───── DATA
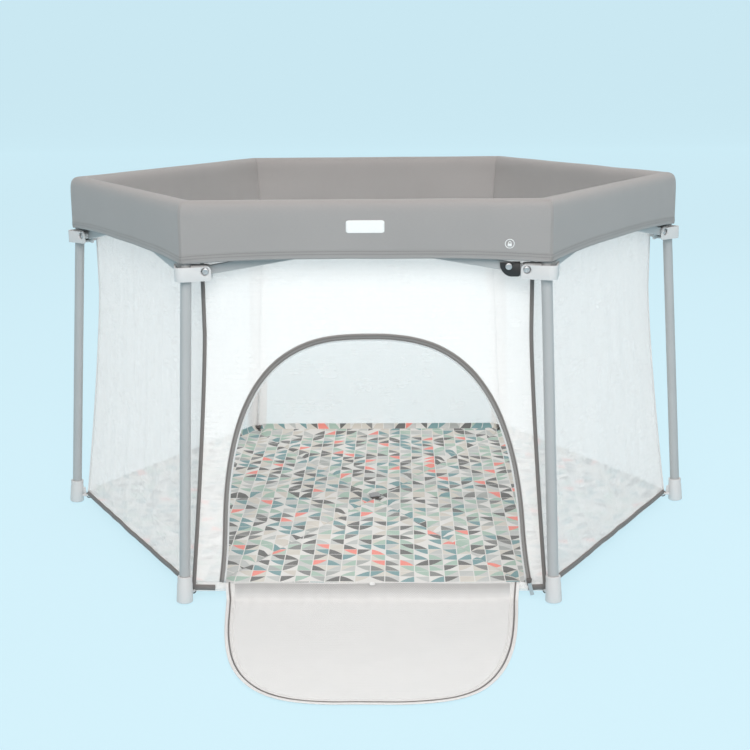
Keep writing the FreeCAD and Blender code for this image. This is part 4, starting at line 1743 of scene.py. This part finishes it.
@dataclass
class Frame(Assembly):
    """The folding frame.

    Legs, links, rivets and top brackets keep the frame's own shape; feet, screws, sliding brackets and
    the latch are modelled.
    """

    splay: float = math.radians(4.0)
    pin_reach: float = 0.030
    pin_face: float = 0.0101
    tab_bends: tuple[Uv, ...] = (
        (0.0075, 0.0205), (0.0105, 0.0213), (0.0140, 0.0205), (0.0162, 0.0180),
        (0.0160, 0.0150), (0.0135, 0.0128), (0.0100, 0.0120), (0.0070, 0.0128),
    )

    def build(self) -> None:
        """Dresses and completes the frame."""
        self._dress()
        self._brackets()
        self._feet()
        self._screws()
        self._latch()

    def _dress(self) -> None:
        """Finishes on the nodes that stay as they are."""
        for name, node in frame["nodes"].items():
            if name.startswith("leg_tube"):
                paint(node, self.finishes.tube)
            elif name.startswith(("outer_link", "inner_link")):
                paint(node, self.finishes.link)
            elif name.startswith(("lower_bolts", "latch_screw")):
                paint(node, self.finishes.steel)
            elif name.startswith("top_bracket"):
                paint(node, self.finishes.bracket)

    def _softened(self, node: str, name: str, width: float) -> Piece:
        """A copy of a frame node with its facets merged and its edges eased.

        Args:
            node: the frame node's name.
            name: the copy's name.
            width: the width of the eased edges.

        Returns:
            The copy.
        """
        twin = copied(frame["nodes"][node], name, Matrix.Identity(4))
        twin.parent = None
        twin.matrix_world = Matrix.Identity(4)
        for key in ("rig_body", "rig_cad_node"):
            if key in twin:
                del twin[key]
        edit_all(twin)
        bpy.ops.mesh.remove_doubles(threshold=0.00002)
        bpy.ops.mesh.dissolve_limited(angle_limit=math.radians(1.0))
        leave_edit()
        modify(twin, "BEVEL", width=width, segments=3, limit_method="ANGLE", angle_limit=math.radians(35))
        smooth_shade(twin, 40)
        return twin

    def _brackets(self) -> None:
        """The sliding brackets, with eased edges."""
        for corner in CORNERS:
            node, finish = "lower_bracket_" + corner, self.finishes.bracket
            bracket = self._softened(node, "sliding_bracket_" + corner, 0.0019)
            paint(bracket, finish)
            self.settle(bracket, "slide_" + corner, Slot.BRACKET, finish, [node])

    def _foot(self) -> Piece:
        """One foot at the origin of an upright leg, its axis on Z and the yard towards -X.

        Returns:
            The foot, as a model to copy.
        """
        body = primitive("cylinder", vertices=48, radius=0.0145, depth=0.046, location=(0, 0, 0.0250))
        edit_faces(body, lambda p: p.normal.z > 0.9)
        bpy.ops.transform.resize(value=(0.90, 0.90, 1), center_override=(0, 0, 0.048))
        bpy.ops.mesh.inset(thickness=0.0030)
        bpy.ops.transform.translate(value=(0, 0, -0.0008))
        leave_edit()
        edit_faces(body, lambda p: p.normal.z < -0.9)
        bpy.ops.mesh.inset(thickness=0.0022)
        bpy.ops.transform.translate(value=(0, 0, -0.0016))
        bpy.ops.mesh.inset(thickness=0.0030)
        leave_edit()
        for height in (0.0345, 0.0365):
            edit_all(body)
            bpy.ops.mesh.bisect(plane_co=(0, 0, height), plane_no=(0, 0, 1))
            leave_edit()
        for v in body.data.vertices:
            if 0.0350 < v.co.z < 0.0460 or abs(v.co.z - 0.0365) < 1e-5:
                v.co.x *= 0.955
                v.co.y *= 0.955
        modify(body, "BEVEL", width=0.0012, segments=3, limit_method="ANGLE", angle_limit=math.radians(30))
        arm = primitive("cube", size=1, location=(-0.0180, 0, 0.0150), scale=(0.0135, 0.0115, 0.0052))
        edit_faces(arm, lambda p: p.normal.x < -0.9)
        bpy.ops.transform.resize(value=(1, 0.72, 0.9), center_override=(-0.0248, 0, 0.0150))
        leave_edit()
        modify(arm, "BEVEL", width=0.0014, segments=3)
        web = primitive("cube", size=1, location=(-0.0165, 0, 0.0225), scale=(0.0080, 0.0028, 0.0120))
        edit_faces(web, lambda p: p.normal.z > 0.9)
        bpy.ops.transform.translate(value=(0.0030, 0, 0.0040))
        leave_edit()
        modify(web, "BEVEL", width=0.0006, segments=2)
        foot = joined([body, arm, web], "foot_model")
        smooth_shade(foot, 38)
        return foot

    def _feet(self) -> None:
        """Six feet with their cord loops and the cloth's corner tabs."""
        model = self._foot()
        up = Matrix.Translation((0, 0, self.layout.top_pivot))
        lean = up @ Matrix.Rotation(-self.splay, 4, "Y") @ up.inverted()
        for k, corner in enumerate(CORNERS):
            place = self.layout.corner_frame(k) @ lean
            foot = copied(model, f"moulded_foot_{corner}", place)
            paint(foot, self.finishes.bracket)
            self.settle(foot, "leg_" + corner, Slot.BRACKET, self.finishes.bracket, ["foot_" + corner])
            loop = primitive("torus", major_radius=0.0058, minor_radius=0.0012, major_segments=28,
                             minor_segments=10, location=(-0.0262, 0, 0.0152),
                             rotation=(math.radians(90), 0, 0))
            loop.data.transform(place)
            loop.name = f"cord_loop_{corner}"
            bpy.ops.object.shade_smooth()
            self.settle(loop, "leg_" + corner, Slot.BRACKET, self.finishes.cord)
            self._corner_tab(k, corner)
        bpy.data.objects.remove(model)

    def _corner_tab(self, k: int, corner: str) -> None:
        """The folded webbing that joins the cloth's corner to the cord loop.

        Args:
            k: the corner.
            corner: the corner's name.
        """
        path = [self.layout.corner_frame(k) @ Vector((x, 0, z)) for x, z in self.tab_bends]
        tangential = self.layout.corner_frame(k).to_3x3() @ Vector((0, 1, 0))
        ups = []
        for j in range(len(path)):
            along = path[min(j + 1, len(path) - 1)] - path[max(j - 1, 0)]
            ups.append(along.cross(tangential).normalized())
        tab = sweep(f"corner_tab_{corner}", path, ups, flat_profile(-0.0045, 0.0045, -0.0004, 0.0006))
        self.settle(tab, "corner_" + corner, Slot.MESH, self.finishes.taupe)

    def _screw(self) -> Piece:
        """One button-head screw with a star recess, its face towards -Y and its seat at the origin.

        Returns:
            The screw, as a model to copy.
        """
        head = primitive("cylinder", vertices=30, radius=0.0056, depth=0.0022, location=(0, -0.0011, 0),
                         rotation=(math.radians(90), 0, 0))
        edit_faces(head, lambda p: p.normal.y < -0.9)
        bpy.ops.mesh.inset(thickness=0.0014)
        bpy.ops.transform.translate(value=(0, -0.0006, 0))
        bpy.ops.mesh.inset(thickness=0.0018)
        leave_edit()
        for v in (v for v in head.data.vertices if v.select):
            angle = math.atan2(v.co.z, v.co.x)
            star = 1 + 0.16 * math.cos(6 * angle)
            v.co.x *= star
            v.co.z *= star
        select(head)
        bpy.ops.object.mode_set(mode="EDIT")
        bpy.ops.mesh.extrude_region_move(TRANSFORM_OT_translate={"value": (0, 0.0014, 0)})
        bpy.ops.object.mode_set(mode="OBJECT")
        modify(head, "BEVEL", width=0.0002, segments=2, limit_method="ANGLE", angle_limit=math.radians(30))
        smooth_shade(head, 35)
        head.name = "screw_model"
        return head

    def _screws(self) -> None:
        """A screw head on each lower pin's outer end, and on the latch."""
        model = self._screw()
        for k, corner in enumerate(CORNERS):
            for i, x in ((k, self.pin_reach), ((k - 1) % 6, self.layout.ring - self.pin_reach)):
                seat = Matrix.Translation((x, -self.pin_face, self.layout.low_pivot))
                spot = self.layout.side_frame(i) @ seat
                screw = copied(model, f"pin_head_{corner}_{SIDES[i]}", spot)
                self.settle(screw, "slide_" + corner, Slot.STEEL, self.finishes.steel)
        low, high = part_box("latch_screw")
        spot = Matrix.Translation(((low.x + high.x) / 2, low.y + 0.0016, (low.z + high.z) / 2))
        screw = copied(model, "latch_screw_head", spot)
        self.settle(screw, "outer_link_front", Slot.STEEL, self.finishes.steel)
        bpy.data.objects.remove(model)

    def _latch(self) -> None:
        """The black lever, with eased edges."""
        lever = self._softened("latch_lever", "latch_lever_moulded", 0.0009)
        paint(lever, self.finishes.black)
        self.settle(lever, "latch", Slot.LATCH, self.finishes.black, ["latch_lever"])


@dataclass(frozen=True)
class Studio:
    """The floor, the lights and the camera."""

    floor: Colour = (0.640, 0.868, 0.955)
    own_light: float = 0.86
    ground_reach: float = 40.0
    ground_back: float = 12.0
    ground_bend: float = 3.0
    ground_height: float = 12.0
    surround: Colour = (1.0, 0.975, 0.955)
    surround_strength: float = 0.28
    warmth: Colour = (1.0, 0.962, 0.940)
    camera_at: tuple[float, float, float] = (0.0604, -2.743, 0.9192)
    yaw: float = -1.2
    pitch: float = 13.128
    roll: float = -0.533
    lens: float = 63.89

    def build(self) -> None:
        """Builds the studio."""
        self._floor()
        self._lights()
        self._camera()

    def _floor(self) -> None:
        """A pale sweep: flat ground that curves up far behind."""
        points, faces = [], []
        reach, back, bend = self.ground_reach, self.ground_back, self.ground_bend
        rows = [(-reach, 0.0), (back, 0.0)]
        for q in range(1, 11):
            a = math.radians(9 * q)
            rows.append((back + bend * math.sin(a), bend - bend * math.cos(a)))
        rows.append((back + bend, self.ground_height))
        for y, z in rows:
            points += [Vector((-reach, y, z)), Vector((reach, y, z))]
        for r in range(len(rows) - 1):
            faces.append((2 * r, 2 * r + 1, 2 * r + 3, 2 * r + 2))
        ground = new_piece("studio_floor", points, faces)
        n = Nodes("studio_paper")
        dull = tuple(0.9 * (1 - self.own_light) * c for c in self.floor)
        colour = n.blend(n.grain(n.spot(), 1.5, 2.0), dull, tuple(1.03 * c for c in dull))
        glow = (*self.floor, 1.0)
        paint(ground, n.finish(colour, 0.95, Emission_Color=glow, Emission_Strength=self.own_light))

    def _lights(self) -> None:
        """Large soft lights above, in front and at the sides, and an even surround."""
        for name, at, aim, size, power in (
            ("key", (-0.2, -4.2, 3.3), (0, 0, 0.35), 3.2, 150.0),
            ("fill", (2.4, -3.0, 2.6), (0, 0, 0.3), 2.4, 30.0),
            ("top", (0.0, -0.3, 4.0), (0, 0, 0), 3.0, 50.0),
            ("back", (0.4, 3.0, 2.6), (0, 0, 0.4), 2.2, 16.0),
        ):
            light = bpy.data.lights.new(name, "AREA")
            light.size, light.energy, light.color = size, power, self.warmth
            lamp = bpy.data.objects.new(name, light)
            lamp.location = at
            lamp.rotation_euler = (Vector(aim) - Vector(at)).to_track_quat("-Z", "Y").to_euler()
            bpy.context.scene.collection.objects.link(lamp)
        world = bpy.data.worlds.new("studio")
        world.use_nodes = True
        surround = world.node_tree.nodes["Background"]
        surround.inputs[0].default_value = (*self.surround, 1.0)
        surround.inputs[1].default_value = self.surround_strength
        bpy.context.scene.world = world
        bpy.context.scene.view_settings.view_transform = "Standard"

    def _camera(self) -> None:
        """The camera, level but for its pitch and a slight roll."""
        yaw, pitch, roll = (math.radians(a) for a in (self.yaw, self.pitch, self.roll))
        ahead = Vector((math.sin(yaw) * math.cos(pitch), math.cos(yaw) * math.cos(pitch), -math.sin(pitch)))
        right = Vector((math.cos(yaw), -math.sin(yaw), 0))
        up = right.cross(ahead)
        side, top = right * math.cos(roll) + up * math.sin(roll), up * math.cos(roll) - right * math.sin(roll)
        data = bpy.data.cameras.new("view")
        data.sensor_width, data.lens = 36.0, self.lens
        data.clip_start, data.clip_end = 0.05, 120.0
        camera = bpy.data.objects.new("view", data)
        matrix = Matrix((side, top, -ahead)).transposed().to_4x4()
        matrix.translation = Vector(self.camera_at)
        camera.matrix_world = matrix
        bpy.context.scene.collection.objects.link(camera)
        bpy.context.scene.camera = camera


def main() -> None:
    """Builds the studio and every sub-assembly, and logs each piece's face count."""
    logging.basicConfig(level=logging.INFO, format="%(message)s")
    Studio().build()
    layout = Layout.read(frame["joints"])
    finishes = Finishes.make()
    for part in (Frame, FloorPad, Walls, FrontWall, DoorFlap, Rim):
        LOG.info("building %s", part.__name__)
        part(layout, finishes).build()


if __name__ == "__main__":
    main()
──────────
» SHORT PROBLEM:
Produce the lines from the top of the listing through the "paint(node, self.finishes.bracket)" line exactly as they appear, with no additional output.

» EXERCISE ANSWER:
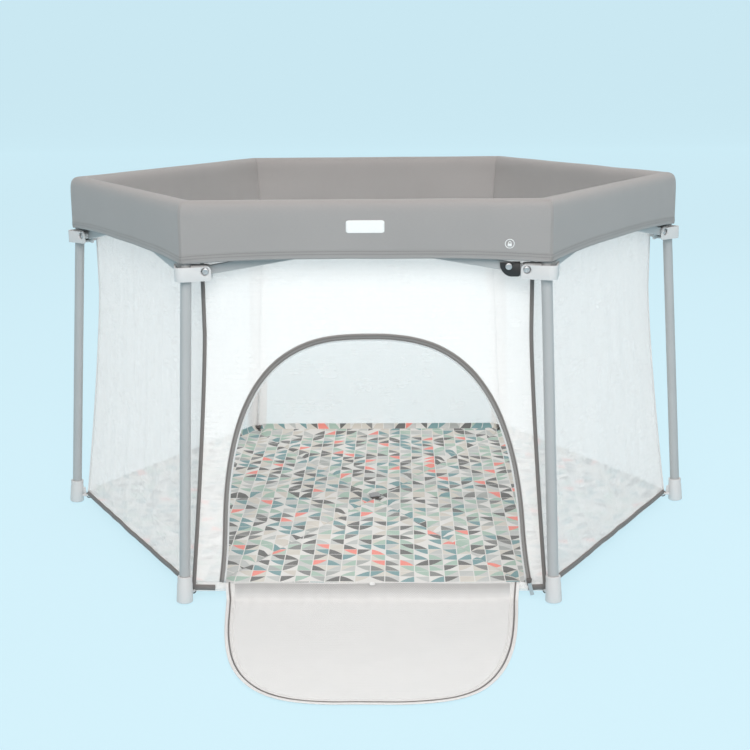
Keep writing the FreeCAD and Blender code for this image. This is part 4, starting at line 1743 of scene.py. This part finishes it.
@dataclass
class Frame(Assembly):
    """The folding frame.

    Legs, links, rivets and top brackets keep the frame's own shape; feet, screws, sliding brackets and
    the latch are modelled.
    """

    splay: float = math.radians(4.0)
    pin_reach: float = 0.030
    pin_face: float = 0.0101
    tab_bends: tuple[Uv, ...] = (
        (0.0075, 0.0205), (0.0105, 0.0213), (0.0140, 0.0205), (0.0162, 0.0180),
        (0.0160, 0.0150), (0.0135, 0.0128), (0.0100, 0.0120), (0.0070, 0.0128),
    )

    def build(self) -> None:
        """Dresses and completes the frame."""
        self._dress()
        self._brackets()
        self._feet()
        self._screws()
        self._latch()

    def _dress(self) -> None:
        """Finishes on the nodes that stay as they are."""
        for name, node in frame["nodes"].items():
            if name.startswith("leg_tube"):
                paint(node, self.finishes.tube)
            elif name.startswith(("outer_link", "inner_link")):
                paint(node, self.finishes.link)
            elif name.startswith(("lower_bolts", "latch_screw")):
                paint(node, self.finishes.steel)
            elif name.startswith("top_bracket"):
                paint(node, self.finishes.bracket)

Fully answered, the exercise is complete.